Deutsche Bank’s immediate obstacle is the U.S. Department of Justice's demand for a massive fine over the sale of bad mortgage bonds that could far exceed the 5.5 billion euros ($6.2 billion) in provisions that the bank has set aside. Such a bill could require it to raise more capital.
But Deutsche Bank’s fundamental problem is that its large investment banking business doesn’t fit the post-crisis era.
Chief Executive John Cryan is in the middle of an overhaul, cutting jobs and selling assets. But with interest rates showing no signs of lifting, he needs to move fast.
Since the crisis of 2008, banks on both sides of the Atlantic have shored up their defenses against future losses, adding hundreds of billions of dollars in equity capital and shedding loss-making assets.
Sergio Ermotti, the chief executive officer of Swiss bank UBS, said those defenses had proved their worth in recent weeks when other European banks were largely insulated from the lurch in Deutsche Bank’s shares.
But with rates expected to stay lower for longer, more banks will be under pressure to change with the IMF warning last week that lenders in Germany, Italy and Portugal needed to take urgent action to address old, non-performing loans and bloated, inefficient business models.
“Crisis is the wrong word.
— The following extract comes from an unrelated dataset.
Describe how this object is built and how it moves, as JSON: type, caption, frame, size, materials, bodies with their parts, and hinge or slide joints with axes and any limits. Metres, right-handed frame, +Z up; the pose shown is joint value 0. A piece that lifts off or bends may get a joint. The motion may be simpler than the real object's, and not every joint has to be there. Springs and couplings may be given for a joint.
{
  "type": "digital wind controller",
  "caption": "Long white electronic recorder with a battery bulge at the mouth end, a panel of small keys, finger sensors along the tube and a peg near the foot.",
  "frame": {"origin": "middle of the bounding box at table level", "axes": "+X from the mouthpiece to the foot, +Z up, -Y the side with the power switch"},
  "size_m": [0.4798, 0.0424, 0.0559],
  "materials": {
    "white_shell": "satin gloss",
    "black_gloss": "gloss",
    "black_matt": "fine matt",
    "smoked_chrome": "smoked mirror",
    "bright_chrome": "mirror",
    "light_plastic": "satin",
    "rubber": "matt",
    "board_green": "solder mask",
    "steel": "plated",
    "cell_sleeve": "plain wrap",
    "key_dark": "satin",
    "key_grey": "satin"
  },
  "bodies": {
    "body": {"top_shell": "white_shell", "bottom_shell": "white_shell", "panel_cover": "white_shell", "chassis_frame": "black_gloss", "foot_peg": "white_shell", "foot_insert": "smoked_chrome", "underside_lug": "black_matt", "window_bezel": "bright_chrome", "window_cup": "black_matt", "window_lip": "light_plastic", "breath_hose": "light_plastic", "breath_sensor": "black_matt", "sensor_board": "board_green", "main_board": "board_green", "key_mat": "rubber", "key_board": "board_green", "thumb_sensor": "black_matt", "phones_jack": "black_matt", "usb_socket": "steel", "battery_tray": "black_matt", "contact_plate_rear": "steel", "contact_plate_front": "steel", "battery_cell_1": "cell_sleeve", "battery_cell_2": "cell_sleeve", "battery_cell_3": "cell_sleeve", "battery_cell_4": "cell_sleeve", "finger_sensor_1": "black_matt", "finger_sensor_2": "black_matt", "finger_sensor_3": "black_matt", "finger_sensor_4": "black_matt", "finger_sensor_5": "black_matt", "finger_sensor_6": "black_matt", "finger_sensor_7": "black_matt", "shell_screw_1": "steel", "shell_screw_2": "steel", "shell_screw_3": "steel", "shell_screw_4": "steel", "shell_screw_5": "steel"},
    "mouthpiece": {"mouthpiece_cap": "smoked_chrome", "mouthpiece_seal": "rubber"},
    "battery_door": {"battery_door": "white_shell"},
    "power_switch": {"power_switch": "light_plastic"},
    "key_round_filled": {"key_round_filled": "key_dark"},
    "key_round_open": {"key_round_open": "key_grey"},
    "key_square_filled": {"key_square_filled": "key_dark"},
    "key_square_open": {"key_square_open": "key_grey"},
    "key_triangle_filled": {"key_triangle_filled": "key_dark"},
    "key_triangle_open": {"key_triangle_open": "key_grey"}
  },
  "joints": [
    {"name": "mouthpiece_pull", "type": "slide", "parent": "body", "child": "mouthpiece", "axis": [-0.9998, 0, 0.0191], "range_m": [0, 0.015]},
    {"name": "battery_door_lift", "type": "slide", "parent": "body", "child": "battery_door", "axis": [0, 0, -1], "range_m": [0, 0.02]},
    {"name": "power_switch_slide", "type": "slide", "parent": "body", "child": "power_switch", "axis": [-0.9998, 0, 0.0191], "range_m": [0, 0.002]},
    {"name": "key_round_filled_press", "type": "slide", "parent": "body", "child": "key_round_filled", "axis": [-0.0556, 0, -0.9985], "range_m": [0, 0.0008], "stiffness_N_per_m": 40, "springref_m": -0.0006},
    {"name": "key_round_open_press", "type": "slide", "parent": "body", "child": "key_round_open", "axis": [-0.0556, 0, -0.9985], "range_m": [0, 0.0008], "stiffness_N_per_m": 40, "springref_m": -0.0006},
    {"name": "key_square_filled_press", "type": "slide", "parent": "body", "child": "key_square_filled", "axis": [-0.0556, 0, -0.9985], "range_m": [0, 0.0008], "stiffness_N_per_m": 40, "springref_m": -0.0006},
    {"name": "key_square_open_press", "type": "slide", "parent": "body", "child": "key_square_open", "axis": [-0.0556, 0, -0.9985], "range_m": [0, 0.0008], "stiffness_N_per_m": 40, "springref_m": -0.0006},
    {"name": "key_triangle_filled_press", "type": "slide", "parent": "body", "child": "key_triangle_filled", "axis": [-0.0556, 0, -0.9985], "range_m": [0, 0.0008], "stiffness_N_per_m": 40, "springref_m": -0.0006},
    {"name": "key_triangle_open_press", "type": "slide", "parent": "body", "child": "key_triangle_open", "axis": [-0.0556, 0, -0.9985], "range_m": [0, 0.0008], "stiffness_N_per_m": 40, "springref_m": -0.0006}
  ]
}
We are in the middle inning of the reshaping of the financial landscape,” said Mark McCombe, global head of institutional client business at asset manager BlackRock.
THE MEANING OF LIFE
U.S. bankers attending the IIF meeting were far more upbeat than their European counterparts.
JPMorgan Chase CEO Jamie Dimon, Morgan Stanley head James Gorman and Citigroup boss Michael Corbat, did their version of the "Three Amigos," taking to the stage together to talk up the strength of the U.S. consumer and their own roles in the global economy.
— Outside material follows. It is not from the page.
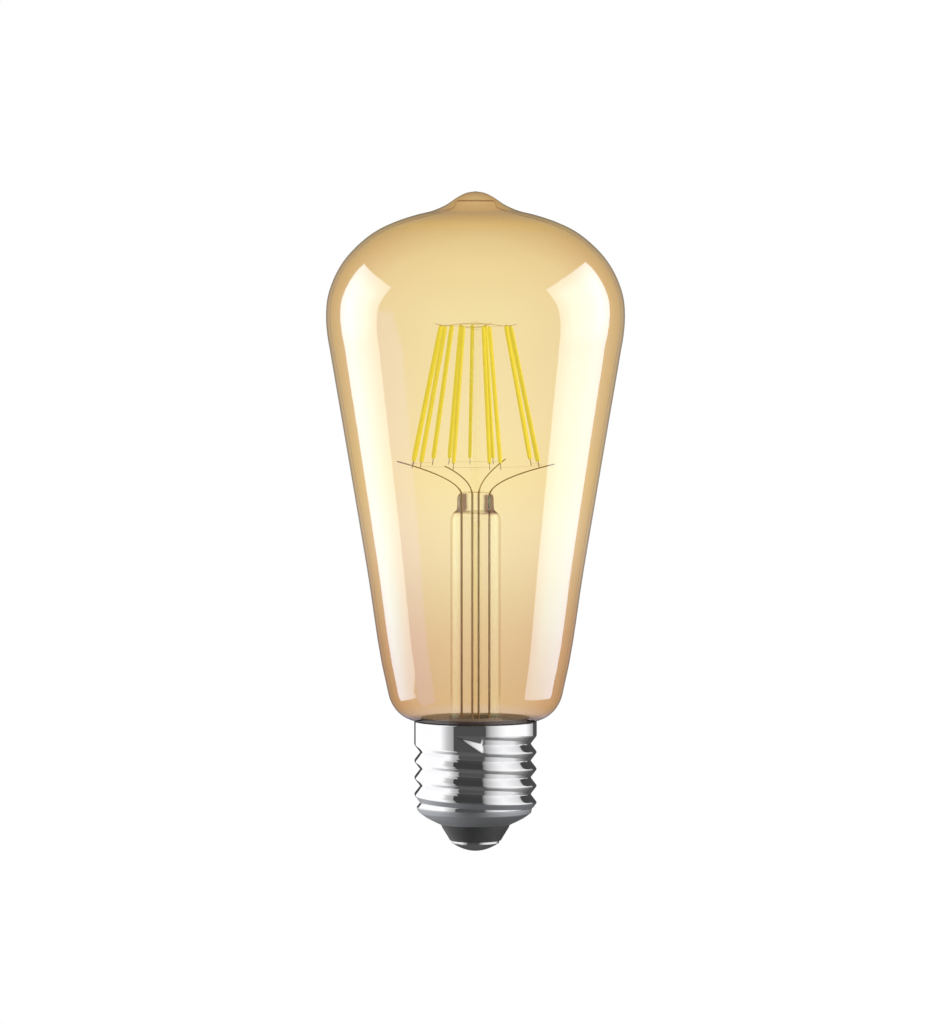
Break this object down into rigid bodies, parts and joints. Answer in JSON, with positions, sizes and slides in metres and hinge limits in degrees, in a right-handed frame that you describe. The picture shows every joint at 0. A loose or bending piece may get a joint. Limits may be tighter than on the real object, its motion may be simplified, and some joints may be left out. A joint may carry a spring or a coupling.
{
  "type": "smart light bulb",
  "caption": "Smart LED filament bulb: pear-shaped amber glass with a nipple on top, a glass mount carrying leaning filaments, and a nickel E27 screw cap that holds the driver and radio.",
  "frame": {"origin": "bottom centre of the centre contact, on its flat land", "axes": "+Z along the bulb's axis from the centre contact to the nipple of the glass; -Y is the side that faces the viewer in the reference view"},
  "size_m": [0.0642, 0.0642, 0.142],
  "materials": {
    "envelope": "clear amber, glossy",
    "clear_glass": "clear, glossy",
    "nickel_wire": "drawn wire, satin",
    "phosphor": "yellow silicone coating, satin",
    "shell": "bright nickel plate",
    "insulator": "black, slightly glossy",
    "contact": "satin grey metal",
    "cement": "matte baked cement",
    "sleeve": "matte",
    "board": "green solder mask, satin",
    "radio_board": "dark blue solder mask, satin",
    "component": "moulded black, matte",
    "capacitor": "shrink sleeve, glossy",
    "ferrite": "matte ferrite",
    "resistor": "lacquer, satin",
    "tinned": "tinned, satin",
    "live_insulation": "red insulation",
    "neutral_insulation": "blue insulation"
  },
  "bodies": {
    "root": {"glass_envelope": "envelope", "stem_glass": "clear_glass", "exhaust_tube": "clear_glass", "support_rod": "clear_glass", "hub_bead": "clear_glass", "crown_wire_a": "nickel_wire", "crown_wire_b": "nickel_wire", "screw_shell": "shell", "base_insulator": "insulator", "center_contact": "contact", "basing_cement": "cement", "insulating_sleeve": "sleeve", "driver_board": "board", "wireless_module": "radio_board", "module_shield": "tinned", "module_header": "component", "bridge_rectifier": "component", "driver_ic": "component", "bulk_capacitor": "capacitor", "power_inductor": "ferrite", "fusible_resistor": "resistor", "live_wire": "live_insulation", "neutral_wire": "neutral_insulation", "lead_wire_1": "nickel_wire", "link_wire_1": "nickel_wire", "lead_wire_2": "nickel_wire", "link_wire_2": "nickel_wire", "lead_wire_3": "nickel_wire", "link_wire_3": "nickel_wire", "lead_wire_4": "nickel_wire", "link_wire_4": "nickel_wire", "filament_01": "phosphor", "filament_02": "phosphor", "filament_03": "phosphor", "filament_04": "phosphor", "filament_05": "phosphor", "filament_06": "phosphor", "filament_07": "phosphor", "filament_08": "phosphor", "filament_09": "phosphor", "filament_10": "phosphor", "filament_11": "phosphor", "filament_12": "phosphor"}
  },
  "joints": []
}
In a separate session, Goldman Sachs Group President Gary Cohn said the U.S. banking system was in the "best shape it has ever, ever been by far."
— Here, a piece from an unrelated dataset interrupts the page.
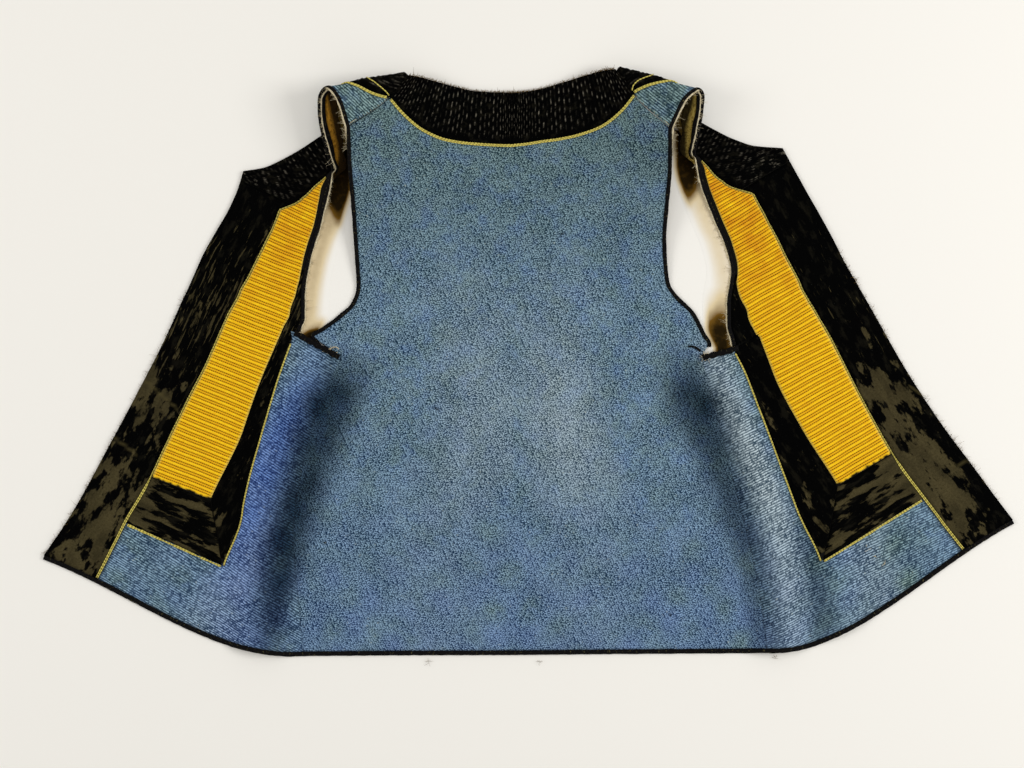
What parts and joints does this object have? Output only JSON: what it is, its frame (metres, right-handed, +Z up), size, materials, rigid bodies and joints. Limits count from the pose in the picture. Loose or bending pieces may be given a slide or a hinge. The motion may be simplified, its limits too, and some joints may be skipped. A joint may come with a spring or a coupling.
{
  "type": "folk waistcoat",
  "caption": "Open sleeveless folk waistcoat laid flat with its outside up: blue twill body, black velvet trims, ribbed yellow front panels and straps doubled back over the shoulders.",
  "frame": {"origin": "on the table under the middle of the garment's bounding box", "axes": "+X towards the wearer's right in the picture's view (the picture's right), +Y from the hem towards the neck, +Z up from the table"},
  "size_m": [0.7764, 0.4698, 0.0393],
  "materials": {
    "blue_wool": "matt twill-woven wool, worn",
    "black_velvet": "cotton velvet, matt, rubbed bare in places",
    "yellow_silk": "couched cords, softly shiny",
    "yellow_braid": "chain-stitched braid, satin",
    "black_binding": "plain cotton tape, matt",
    "cream_linen": "raw linen edge, matt",
    "tan_lining": "plain cotton lining, matt"
  },
  "bodies": {
    "root": {"back": "blue_wool", "front_left": "blue_wool", "front_right": "blue_wool", "neckband_back": "black_velvet", "neckband_left": "black_velvet", "neckband_right": "black_velvet", "band_left": "black_velvet", "band_right": "black_velvet", "strip_left": "black_velvet", "strip_right": "black_velvet", "foot_left": "black_velvet", "foot_right": "black_velvet", "panel_left": "yellow_silk", "panel_right": "yellow_silk", "piping_back": "yellow_braid", "piping_left": "yellow_braid", "piping_right": "yellow_braid", "braid_yoke_left": "yellow_braid", "braid_yoke_right": "yellow_braid", "braid_inner_left": "yellow_braid", "braid_inner_right": "yellow_braid", "braid_outer_left": "yellow_braid", "braid_outer_right": "yellow_braid", "braid_foot_left": "yellow_braid", "braid_foot_right": "yellow_braid", "binding_left": "black_binding", "binding_right": "black_binding", "facing_left": "black_binding", "facing_right": "black_binding", "roll_left": "black_binding", "roll_right": "black_binding", "hem_binding": "black_binding", "cream_left": "cream_linen", "cream_right": "cream_linen", "lining_left": "tan_lining", "lining_right": "tan_lining"}
  },
  "joints": []
}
Like their European rivals, many U.S. banks are struggling to get shareholder returns above their cost of capital, but they are making more progress because they wrote off larger portions of their bad loans earlier – enabling them to return to growth more quickly – and most of their crisis-era litigation costs are behind them. The U.S. economy is also improving at a faster clip than Europe.
“Is it sustainable for any sector to have a return on equity in the long-term that is below what shareholders expect? I don’t think so. Shareholders have been, so far, relatively patient. We should aim to sort out what can be sorted out,” said Oudea.
Britain's vote to exit the European Union, known as "Brexit," is another headwind facing international banks, with the UK financial industry risking a loss of up to 38 billion pounds ($48.34 billion) in revenue if the country has only limited access to the European Union's single market, according to one study.
"The big winner for Brexit will be New York; you'll see more business moving to New York," Gorman said at the IIF meeting.
The competition from technology companies in banks' traditional markets, such as lending and payments, has also ramped up the pressure to change.
In the pre-crisis days, banks would have merged to cut costs, but regulators are now much less in favor of allowing the creation of big, cross-border lenders which could disrupt markets if they got into trouble.
Instead, banks are left to swing the axe where they can and ideally build big market positions in areas that are not penalized by big capital charges, such as consumer lending and asset management.
“The transformation process is still ongoing and it is painful," said Alex Manson, global head of transaction banking at Standard Chartered Bank. "But the quicker you can define what it is you stand for, the quicker you can go to execution from meaning of life mode.”